Parmi tous les cas de figures susceptibles de déconnecter notre cerveau reptilien de la capacité à raisonner et remettre les choses dans leur contexte, deux exemples se détachent du peloton : un bon gag à base de crise diarrhéique et le retour d’un amour de jeunesse jusque-là figé dans une temporalité évanescente.Â
Vous aurez compris le poids du dilemme s’exerçant sur l’exercice du jugement critique avec la sortie de Dumb & Dumber De, la réunion des deux situations conflictuelles au sein du même bouzin n’aidant clairement pas à jauger objectivement un film par ailleurs (très) loin d’être réussi, mais pas assez raté pour que l’on puise jeter aux gémonies leur instigateurs en écrasant pudiquement une larme de chagrin devant un nouvel exemple de siphonage rétroactif d’un pan emblématique de la culture pop. C’est que dans l’exercice au combien délicat de la séquelle vingt ans après (pas besoin de tirer sur l’ambulance, on connait les victimes), Dumb & Dumber De détonne, met à mal la grille de lecture que l’on a pris l’habitude d’appliquer sur ce genre de projet suintant le cynisme et/ou le manque d’investissement des personnes impliquées, brandissant le retour des talents présents depuis le premier jour comme caution inébranlable à leur bonne foi artistique.Â
De fait, s’il est évident à la vision du film que son existence tient au moins autant à la volonté conjointe des Farrelly et de Jim Carrey de relancer des carrières au creux de la vague qu’à la démarche romantique décrite en interview, le résultat ne respire pas cette connivence calculatrice que l’on a appris à reconnaitre dans ces réunions d’anciens élèves budgétées à coup de dizaines de millions de brouzoufs (choisissez votre devise, la phrase est aussi vraie des deux côtés de l’Atlantique). Au contraire, ce qui ressort le plus de Dumb & Dumber De, c’est justement une angoisse : celle de ne plus être dans le coup, d’être dépassé par leur nombreux épigones qui se sont engouffrés dans la brèche qu’ils ouvrirent en autodidacte avec le premier opus, et surtout celle de plus avoir de public pour rigoler à leurs conneries. Une angoisse qui rejaillit indirectement au travers du pitch de cette nouvelle mouture : alors que Lloyd se réveille d’un état catatonique simulé depuis vingt ans (!), Harry lui révèle ses soucis de santé, suffisamment important pour nécessiter une greffe de reins dans les plus brefs délais. Au même moment, ce dernier apprend qu’il est père d’une fille âgée de vingt ans, et qui pourrait bien lui donner le rein dont il a besoin…

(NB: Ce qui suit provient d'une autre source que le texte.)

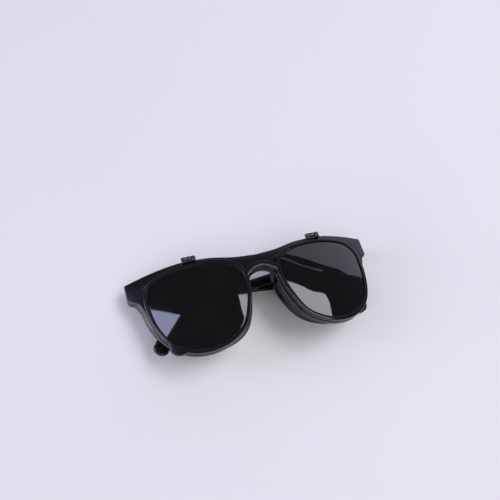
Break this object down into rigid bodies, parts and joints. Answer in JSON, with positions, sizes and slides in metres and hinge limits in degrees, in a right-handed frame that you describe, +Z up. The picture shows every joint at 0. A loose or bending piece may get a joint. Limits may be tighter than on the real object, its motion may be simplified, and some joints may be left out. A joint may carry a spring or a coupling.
{
  "type": "welding goggles",
  "caption": "Flip-up welding goggles with a clear inner front, a dark outer front on brow hinges and folding temples.",
  "frame": {"origin": "middle of the footprint, on the surface the folded goggles lie on", "axes": "+X along the front towards the wearer's left temple, +Y towards the brow, +Z up, out of the front"},
  "size_m": [0.1452, 0.055, 0.031],
  "materials": {
    "frame_plastic": "black injection-moulded plastic, satin gloss",
    "dark_filter": "polished near-black filter lens",
    "clear_lens": "polished clear polycarbonate",
    "hinge_metal": "blackened steel, worn bright on its edges"
  },
  "bodies": {
    "root": {"front_frame": "frame_plastic", "clear_lens_left": "clear_lens", "flip_hinge_base_left": "hinge_metal", "flip_hinge_pin_left": "hinge_metal", "front_leaf_left": "hinge_metal", "hinge_screw_left": "hinge_metal", "clear_lens_right": "clear_lens", "flip_hinge_base_right": "hinge_metal", "flip_hinge_pin_right": "hinge_metal", "front_leaf_right": "hinge_metal", "hinge_screw_right": "hinge_metal"},
    "flip": {"flip_frame": "frame_plastic", "dark_lens_left": "dark_filter", "flip_hinge_yoke_left": "hinge_metal", "dark_lens_right": "dark_filter", "flip_hinge_yoke_right": "hinge_metal"},
    "temple_left": {"temple_left": "frame_plastic", "temple_leaf_left": "hinge_metal"},
    "temple_right": {"temple_right": "frame_plastic", "temple_leaf_right": "hinge_metal"}
  },
  "joints": [
    {"name": "flip_up", "type": "hinge", "parent": "root", "child": "flip", "pos_m": [0, 0.02613, 0.0265], "axis": [-1, 0, 0], "range_deg": [0, 100]},
    {"name": "temple_left_open", "type": "hinge", "parent": "root", "child": "temple_left", "pos_m": [0.067, 0.02354, 0.0056], "axis": [0, -1, 0], "range_deg": [0, 93.6]},
    {"name": "temple_right_open", "type": "hinge", "parent": "root", "child": "temple_right", "pos_m": [-0.067, 0.02354, 0.0056], "axis": [0, 1, 0], "range_deg": [0, 90]}
  ]
}
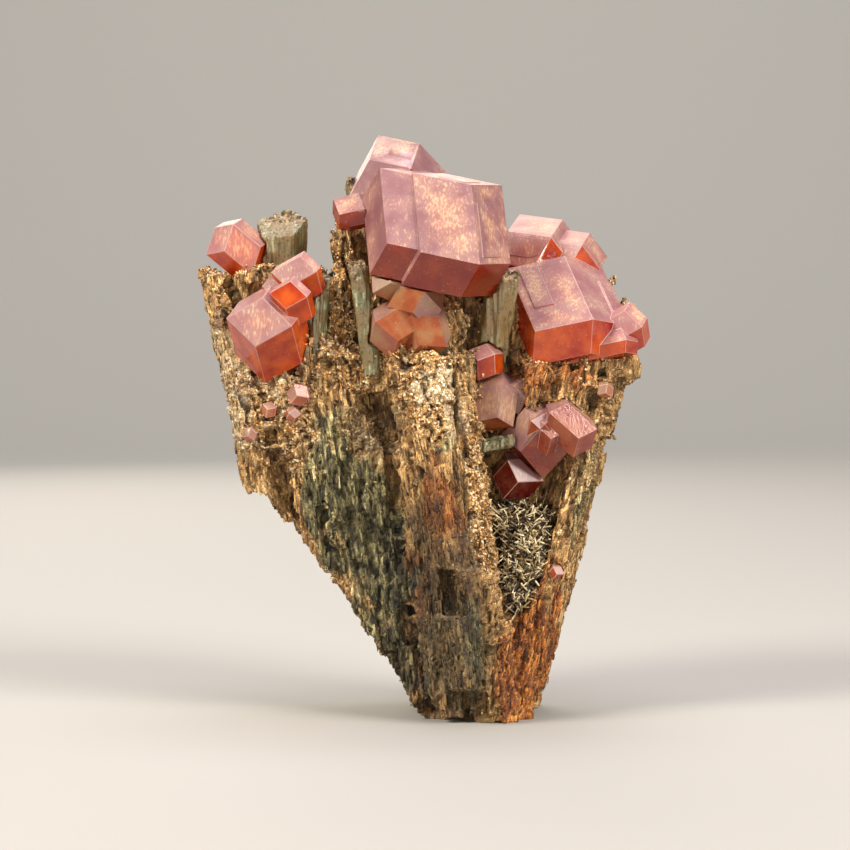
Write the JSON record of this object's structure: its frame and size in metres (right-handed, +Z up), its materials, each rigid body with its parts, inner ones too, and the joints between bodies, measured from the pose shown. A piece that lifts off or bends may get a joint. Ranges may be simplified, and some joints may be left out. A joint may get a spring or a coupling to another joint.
{
  "type": "garnet crystals in rock matrix",
  "caption": "Mineral specimen of red-orange rhombic dodecahedral garnet crystals on a tapering fan of fibrous tan rock, standing on a flat broken foot.",
  "frame": {"origin": "middle of the flat broken foot that the specimen stands on", "axes": "+Z up, along the rock's fibres and through the foot; +X to the right as seen from the front; -Y towards the front, the side with the large garnets and the pocket"},
  "size_m": [0.054, 0.0337, 0.0691],
  "materials": {
    "garnet": "orange-red garnet, translucent, glossy faces with fine striations",
    "prism": "grey-green prism, satin, with sandy broken ends",
    "rock": "tan to brown fibrous and sugary rock, rough",
    "needles": "cream-olive needle crust, satin"
  },
  "bodies": {
    "root": {"matrix": "rock", "needle_crust": "needles", "garnet_left_top": "garnet", "garnet_left_cluster": "garnet", "garnet_centre_cluster": "garnet", "garnet_centre_lower": "garnet", "garnet_right_cluster": "garnet", "garnet_pocket_left": "garnet", "garnet_pocket_right": "garnet", "garnet_pocket_low": "garnet", "garnet_pocket_top": "garnet", "garnet_small_1": "garnet", "garnet_small_2": "garnet", "garnet_small_3": "garnet", "garnet_small_4": "garnet", "garnet_small_5": "garnet", "garnet_small_6": "garnet", "prism_left_stub": "prism", "prism_left_slender": "prism", "prism_centre_slender": "prism", "prism_right_thick": "prism", "prism_back_stub": "prism", "prism_bar": "prism"}
  },
  "joints": []
}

On connait la trajectoire des frères Farrelly, rois Midas de la comédie qui pète à la fin des années 90, progressivement débordés sur leur propre terrain par leurs disciples spirituels, aujourd’hui redevenus simples artisans de l’humour caca-prout, qui a pris entre-temps le temps de se démocratiser au point de devenir la norme sine qua non de la plupart des comédies US sorties sur les écrans ces dix dernières années. Or, c’est bien ce manque de reconnaissance au sein d’une industrie prospérant sur leurs acquis qui semble poser problème aux frangins du Rhode Island depuis maintenant une bonne décennie. Désormais considérés comme suiveurs et non plus meneurs, à plus forte raison que leur tentative d’épurer leur cinéma de l’humour potache qui les caractérisait n’a pas vraiment remporté l’adhésion du public (les pourtant excellent Deux En Un et Terrain d’Entente), le duo est désormais condamné à prendre le train en marche, soumettant la réception de leur films aux standards établis par les nouveaux money makers de l’usine à rêve (voir l’accueil tiédasse réservé au pourtant réjouissant Bon A Tirer, dont le pitch renvoie instantanément à la mouvance Appatow approved). Il n’est probablement pas innocent à cet égard que le film se centre sur la quête d’Harry et Lloyd pour retrouver la fille du premier (qui fait également l’objet de l’affection du dernier), ni même que les circonvolutions de l’intrigue poussent nos deux abrutis préférés à faire rire aux larmes une bande de hipsters dont la moyenne d’âge ne dépasse pas la trentaine. Comme tout un chacun, Harry et Lloyd cherchent leur place dans le monde.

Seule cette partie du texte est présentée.